Physicist Tesla Jeltema wins Mentorship Award from American Physical Society

An accomplished astrophysicist, Jeltema is also a champion for diversity and a dedicated supporter of students at all levels

Tesla Jeltema

The American Physical Society (APS) Division of Particles and Fields has awarded its 2020 Mentorship Award to Tesla Jeltema, associate professor of physics at UC Santa Cruz and a member of the Santa Cruz Institute for Particle Physics (SCIPP).

The award recognizes Jeltema “for her dedication to mentoring young physicists through hands-on, heartfelt, and effective engagement with diverse students at all levels, demonstrating how particle physics can be an inclusive and productive environment.”

SCIPP Director Steven Ritz said, “Tesla’s sustained dedication to mentoring is outstanding. I am grateful to have inspirational colleagues like her.”

Jeltema, whose research addresses cosmological questions such as the nature of dark matter and dark energy and the evolution of galaxies, founded the UCSC Women in Physics and Astrophysics (WiPA) group in 2011 and serves as its faculty adviser. WiPA was awarded a UCSC Chancellor’s Achievement Award for Diversity in 2014.

WiPA has had a continuing, positive impact on both the Physics Department and the Astronomy and Astrophysics Department,” said Ritz, a professor of physics.

In Jeltema’s research group, both graduate students and undergraduates benefit from a supportive, collaborative environment. Over the past six years, in addition to supervising five Ph.D. students and two visiting graduate students, she was the research supervisor or senior thesis adviser for 17 undergraduate students, of which 16 were from groups underrepresented in physics. Those who applied to graduate school are all now in Ph.D. or masters programs.

Lena Eiger, who as an undergraduate worked with Jeltema on a project for the international Dark Energy Survey collaboration and is currently a junior research specialist in the Department of Astronomy and Astrophysics, said Jeltema’s support and encouragement have been crucial to the success of many students.

I have witnessed Prof. Jeltema change the lives of several students at UCSC,” Eiger said in a letter supporting Jeltema’s nomination for the award. “As a teacher, she is a powerful role model for women in science; as a research mentor she leads students through the thought processes needed to discern some of the universe’s most elusive secrets. Her belief in me through even the darkest times has given me a strength that I will carry with me for the rest of my life.”

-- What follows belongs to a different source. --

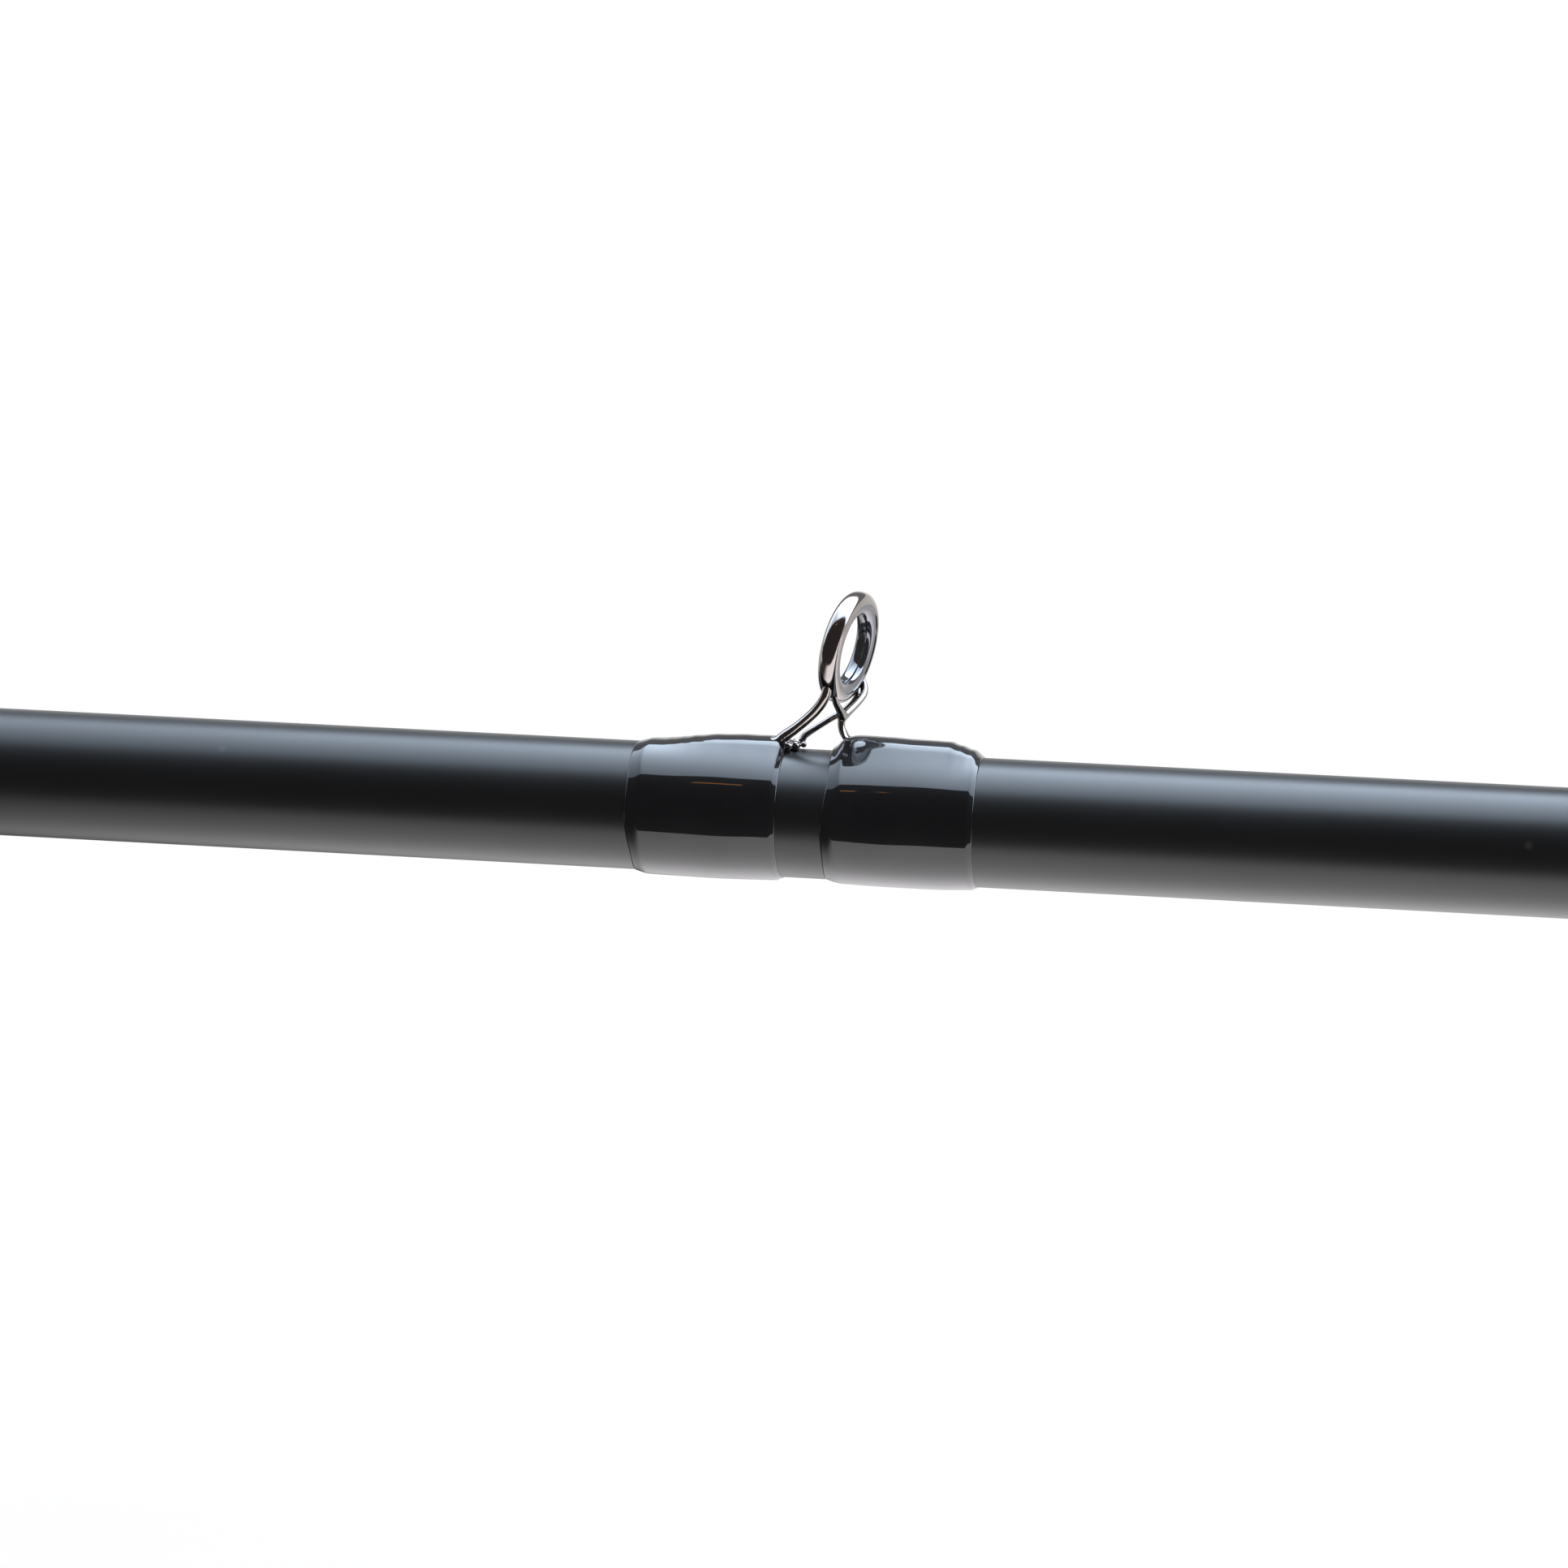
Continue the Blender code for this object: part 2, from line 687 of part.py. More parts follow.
def ring_outline(outer, inner, half_length, crown):
    """A ring's section: straight outside, and crowned where the line runs."""
    return [
        (-half_length, outer), (half_length, outer),
        (half_length, inner + crown), (0.4 * half_length, inner),
        (-0.4 * half_length, inner), (-half_length, inner + crown),
    ]


def ring_point(size, turn, twist=0.0, forward=0.0):
    """A point on the middle of the ring's band, turn radians round from its top."""
    radius = (size.band + size.insert + RING_GAP) / 2
    up = Vector((math.sin(GUIDE_LEAN), 0, math.cos(GUIDE_LEAN)))
    ahead = Vector((math.cos(GUIDE_LEAN), 0, -math.sin(GUIDE_LEAN)))
    across = Vector((0, 1, 0))
    reach = radius * (up * math.cos(turn) + across * math.sin(turn)) + ahead * forward
    reach.rotate(Matrix.Rotation(twist, 3, "Z"))
    return Vector((0, 0, size.height)) + reach


def make_ring(name, size, twist=0.0):
    """The hard insert that the line runs on."""
    half = size.band_half + INSERT_PROUD
    outline = ring_outline(size.insert, size.bore, half, (size.insert - size.bore) / 2)
    obj = turned(name, outline, RING_STEPS, SEAT_MIDDLE, size.height, GUIDE_LEAN, twist)
    return paint(obj, CERAMIC)


def make_band(name, size, twist=0.0):
    """The frame's band, which holds the insert."""
    inner = size.insert + RING_GAP
    half = size.band_half
    outline = [(-half, size.band), (half, size.band), (half, inner), (-half, inner)]
    return turned(name, outline, RING_STEPS, SEAT_MIDDLE, size.height, GUIDE_LEAN, twist)


def foot_strip(name, size, near, far):
    """A flat foot, narrowing and thinning to its far end."""
    thickness = 2 * size.wire
    strip = block(
        name, (min(near, far), -size.foot_width / 2, 0), (max(near, far), size.foot_width / 2, thickness))
    strip = settle(strip)
    for vertex in strip.data.vertices:
        if abs(vertex.co.x - far) < abs(vertex.co.x - near):
            vertex.co.y *= FOOT_TIP_WIDTH
            vertex.co.z *= FOOT_TIP_THICKNESS
    return strip


def make_guide_frame(name, size, twist):
    """The frame at the origin: band, two long legs, two short legs on a stem, and two feet."""
    butt_start, butt_length = size.butt_foot
    tip_start, tip_length = size.tip_foot
    lift = LEG_LIFT * size.wire
    apex = Vector((0, 0, ring_point(size, math.pi).z - APEX_DROP * size.band))
    pieces = [
        foot_strip("butt_foot", size, butt_start + 2 * size.wire, butt_start - butt_length),
        foot_strip("tip_foot", size, tip_start, tip_start + tip_length),
        wire(
            "stem",
            [
                apex + Vector((-0.15 * size.wire, 0, size.wire)),
                (0.3 * tip_start, 0, (apex.z + lift) / 2),
                (0.8 * tip_start, 0, lift + 0.6 * size.wire),
                (tip_start + size.wire, 0, lift),
                (tip_start + 3 * size.wire, 0, lift),
            ],
            size.wire,
        ),
    ]
    for side in (-1, 1):
        top = ring_point(size, side * LONG_LEG_TURN, twist)
        land = Vector((butt_start + size.wire, LEG_SPREAD * side * size.wire, lift))
        knee = Vector((0.37 * butt_start, side * 0.55 * abs(top.y), 0.45 * top.z))
        pieces.append(wire("long_leg", bend(top, knee, land, 4), size.wire))
    forward = [
        ring_point(size, side * SHORT_LEG_TURN, twist, SHORT_LEG_FORWARD * size.band) for side in (-1, 1)]
    pieces.append(wire("short_legs", [forward[0], apex, forward[1]], 0.9 * size.wire))
    frame = combine(make_band(name, size, twist), pieces, "UNION")
    return paint(frame, STEEL)


def make_guides():
    """Every guide, copied from one mesh for each size and twist, with the wraps on its feet."""
    meshes = {}
    for number, (size, from_tip, twist) in enumerate(GUIDES, start=1):
        label = f"guide_{number}"
        station = ROD_LENGTH - from_tip
        butt_start, butt_length = size.butt_foot
        tip_start, tip_length = size.tip_foot
        base = blank_radius(station + butt_start - butt_length) + GLUE_GAP
        if (size.band, twist) not in meshes:
            frame = make_guide_frame("frame", size, twist)
            ring = make_ring("ring", size, twist)
            meshes[size.band, twist] = (frame.data, ring.data)
            bpy.data.objects.remove(frame, do_unlink=True)
            bpy.data.objects.remove(ring, do_unlink=True)
        frame_mesh, ring_mesh = meshes[size.band, twist]
        place_copy(label + "_frame", frame_mesh, station, base, STEEL)
        place_copy(label + "_ring", ring_mesh, station, base, CERAMIC)
        foot = (size.foot_width / 2, base + 2 * size.wire)
        butt_end = station + butt_start - WRAP_MARGIN
        thread_wrap(label + "_butt_wrap", butt_end - butt_length, butt_end, foot)
        tip_begin = station + tip_start + WRAP_MARGIN
        thread_wrap(label + "_tip_wrap", tip_begin, tip_begin + tip_length, foot)


def make_tip_top():
    """A tube over the blank's end, with a ring standing on it and two braces."""
    bore = blank_radius(TIP_TUBE_START) + GLUE_GAP
    outer = bore + TIP_TUBE_WALL
    tube = turned("tip_top_frame", [
        (BLANK_END + FACE_GAP, 0),
        (BLANK_END + FACE_GAP, bore),
        (TIP_TUBE_START, bore),
        (TIP_TUBE_START, outer),
        (TIP_TUBE_END - TIP_TUBE_CORNER, outer),
        (TIP_TUBE_END, outer - TIP_TUBE_CORNER),
        (TIP_TUBE_END, 0),
    ], RING_STEPS)
    height = outer + SMALL.band - TIP_RING_SINK
    ring_x = along(TIP_TUBE_END) - TIP_RING_BACK
    shift = Vector((ring_x, 0, height - SMALL.height))
    pieces = [make_band("band", SMALL)]
    for side in (-1, 1):
        top = ring_point(SMALL, side * math.radians(100))
        land = Vector((-TIP_BRACE_REACH, side * 0.6 * outer, SMALL.height - height + 0.75 * outer))
        pieces.append(wire("brace", bend(top, (top + land) / 2, land, 2), SMALL.wire))
    for piece in pieces:
        piece.data.transform(Matrix.Translation(shift))
    paint(combine(tube, pieces, "UNION"), STEEL)
    ring = make_ring("tip_top_ring", SMALL)
    ring.data.transform(Matrix.Translation(shift))
    end = TIP_TUBE_START - FACE_GAP
    thread_wrap("tip_top_wrap", end - TIP_WRAP_LENGTH, end)


clear_scene()
PIECES = make_collection(OBJECT_NAME)
CUTTERS = make_collection("cutters", hidden=True)

CARBON = make_material("satin_carbon", (0.012, 0.012, 0.013), 0.42)
THREAD = make_material("epoxy_black_thread", (0.006, 0.006, 0.007), 0.06)
STEEL = make_material("polished_steel", (0.62, 0.60, 0.58), 0.12, 1.0)
CERAMIC = make_material("polished_ring", (0.30, 0.30, 0.31), 0.08, 0.9)
ALUMINIUM = make_material("grey_aluminium", (0.22, 0.22, 0.24), 0.3, 1.0)
GRAPHITE = make_material("black_graphite", (0.02, 0.02, 0.021), 0.35)
FOAM = make_material("black_foam", (0.03, 0.03, 0.031), 0.9)
RUBBER = make_material("black_rubber", (0.025, 0.025, 0.025), 0.75)
CORK = make_material("arbor_cork", (0.45, 0.33, 0.22), 0.9)

make_blank()
make_spigot()
make_ferrule_wraps()
make_butt_cap()
make_grips()
make_seat_body()
make_arbors()
make_hoods()
make_lock_nut()
make_keeper_base()
make_keeper_loop()
make_guides()
make_tip_top()
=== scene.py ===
import json
import math

import bmesh
import bpy
from mathutils import Matrix, Vector

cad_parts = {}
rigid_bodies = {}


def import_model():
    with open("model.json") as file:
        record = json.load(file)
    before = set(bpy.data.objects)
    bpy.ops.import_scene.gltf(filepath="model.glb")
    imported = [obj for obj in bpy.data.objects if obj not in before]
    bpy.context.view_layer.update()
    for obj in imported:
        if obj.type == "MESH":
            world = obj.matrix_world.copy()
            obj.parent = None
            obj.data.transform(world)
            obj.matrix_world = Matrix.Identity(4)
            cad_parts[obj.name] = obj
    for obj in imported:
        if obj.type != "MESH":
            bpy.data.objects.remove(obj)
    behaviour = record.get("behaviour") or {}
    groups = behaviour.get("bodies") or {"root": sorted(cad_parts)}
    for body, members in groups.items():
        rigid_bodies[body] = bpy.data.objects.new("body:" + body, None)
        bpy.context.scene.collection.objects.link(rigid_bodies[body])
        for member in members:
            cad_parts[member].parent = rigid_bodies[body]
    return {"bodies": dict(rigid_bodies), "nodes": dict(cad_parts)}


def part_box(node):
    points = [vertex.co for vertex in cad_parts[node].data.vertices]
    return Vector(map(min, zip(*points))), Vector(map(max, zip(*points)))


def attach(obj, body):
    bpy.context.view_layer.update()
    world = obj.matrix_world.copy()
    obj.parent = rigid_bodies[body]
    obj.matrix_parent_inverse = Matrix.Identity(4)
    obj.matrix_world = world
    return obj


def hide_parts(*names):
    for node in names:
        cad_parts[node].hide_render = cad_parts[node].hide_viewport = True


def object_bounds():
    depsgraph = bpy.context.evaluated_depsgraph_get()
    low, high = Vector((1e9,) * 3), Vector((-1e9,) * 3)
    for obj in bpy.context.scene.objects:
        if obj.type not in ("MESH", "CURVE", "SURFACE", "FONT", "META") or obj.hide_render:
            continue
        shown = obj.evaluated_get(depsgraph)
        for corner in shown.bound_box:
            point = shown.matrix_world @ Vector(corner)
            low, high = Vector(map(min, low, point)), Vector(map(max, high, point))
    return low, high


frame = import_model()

bl_info = {
    "name": "Spinning rod looks",
    "version": (1, 0, 0),
    "blender": (4, 5, 0),
    "location": "View3D > Sidebar > Rod",
    "description": "Finished surfaces for a two-piece spinning rod, its guides, wraps and handle",
    "category": "Add Mesh",
}

MM = 0.001
CAD_LOW, CAD_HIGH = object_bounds()
BUTT_TO_ORIGIN = -CAD_LOW.x
BENT_GUIDE = 3

# Sizes shared by pieces that fit each other
GLUE_GAP = 0.12 * MM
RUNNING_GAP = 0.3 * MM
BLANK_WALL = 0.9 * MM
SEAT_BORE = 7.5 * MM
SEAT_FLANGE = 6.0 * MM
BED_FROM_REAR = 46.0 * MM
BED_FROM_FLANGE = 7.3 * MM
HOOD_LENGTH = 24.0 * MM
HOOD_RADIUS = 14.2 * MM
HOOD_DOME_CENTRE = 6.5 * MM
HOOD_MOUTH = 12.0 * MM
KEEPER_WIRE = 0.4 * MM
KEEPER_CORNER = 0.8 * MM

# The studio, in metres from the rod's axis
CARD_BUTT_END, CARD_TIP_END = -3.5, 5.0
SOFTBOX_NEAR, SOFTBOX_FAR, SOFTBOX_HEIGHT = -0.375, 0.37, 0.60
TABLE_NEAR, TABLE_FAR, TABLE_LIFT = -0.41, 1.1, 0.012
FLOOR_REACH = 30.0

BODIES = {node: name for name, empty in frame["bodies"].items() for node in frame["nodes"]
          if frame["nodes"][node].parent == empty}


# Sizes and colours that a user would change


def millimetres(name, description, default):
    """A length property whose default is given in millimetres."""
    return bpy.props.FloatProperty(
        name=name, description=description, default=default * MM, unit="LENGTH", precision=5)


def colour(name, description, default):
    return bpy.props.FloatVectorProperty(
        name=name, description=description, default=default, subtype="COLOR", size=3, min=0, max=1)


def number(name, description, default):
    return bpy.props.FloatProperty(name=name, description=description, default=default)


def angle(name, description, degrees):
    return bpy.props.FloatProperty(
        name=name, description=description, default=math.radians(degrees), subtype="ANGLE")


class RodBlankSettings(bpy.types.PropertyGroup):
    butt_diameter: millimetres("Butt diameter", "Blank across its butt end", 13.1)
    knee_diameter: millimetres("Knee diameter", "Blank where the quick taper starts", 8.0)
    tip_diameter: millimetres("Tip diameter", "Blank across its tip end", 2.6)
    length: millimetres("Rod length", "From the butt cap to the tip-top's end", 2130)
    knee_from_tip: millimetres("Knee from tip", "Where the quick taper starts", 660)
    carbon: colour("Carbon", "Colour of the blank", (0.0032, 0.0032, 0.0034))
    roughness: number("Satin", "Roughness of the blank's finish", 0.36)
    hairline: millimetres("Hairline depth", "Depth of the sanding lines round the blank", 0.0022)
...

Erica Bufanda, now a graduate student at the University of Hawaii, said Jeltema taught her invaluable research skills as her senior thesis adviser and introduced her to programs that were crucial to her success as a student and scientist.

She made it possible for me to attend numerous career and higher education workshops that opened my eyes to career options and the potential of graduate school studies, and through these events I made connections with other under-represented faculty and students in STEM,” Bufanda said. “I truly do not believe I would be where I am today without her guidance.”

Devon Hollowood, who began working with Jeltema as a first-year graduate student, said she was a fantastic mentor from day one.” Now a software engineer at Google, Hollowood said, “Professor Jeltema helped me come out of my shell in graduate school, and guided me from a bewildered first-year student to a successful software engineer. She was always excellent in her explanations, comforting about whatever problems I faced, and I always felt that she was on my side and that I could talk to her, even about difficult topics.”

Jeltema is active in numerous STEM diversity efforts at UCSC, advising students in UC CAMP (California Alliance for Minority Participation), UC LEADs (Leadership Excellence through Advanced Degrees), and the Julie Packard summer research experience. She also participates in numerous workshops, panels, and talks for organizations and programs such as the Society for the Advancement of Chicanos/Hispanics and Native Americans in Science (SACNAS), Women in Science and Engineering (WiSE), and the College Scholars honors program.

Jeltema was the lead co-organizer of the 2015 APS Conference for Undergraduate Women in Physics (CUWiP) at UC Santa Cruz, and she has been leading the organization of the 2021 CUWiP meeting, which was to be hosted again at UCSC but will now be held online due to the COVID-19 pandemic.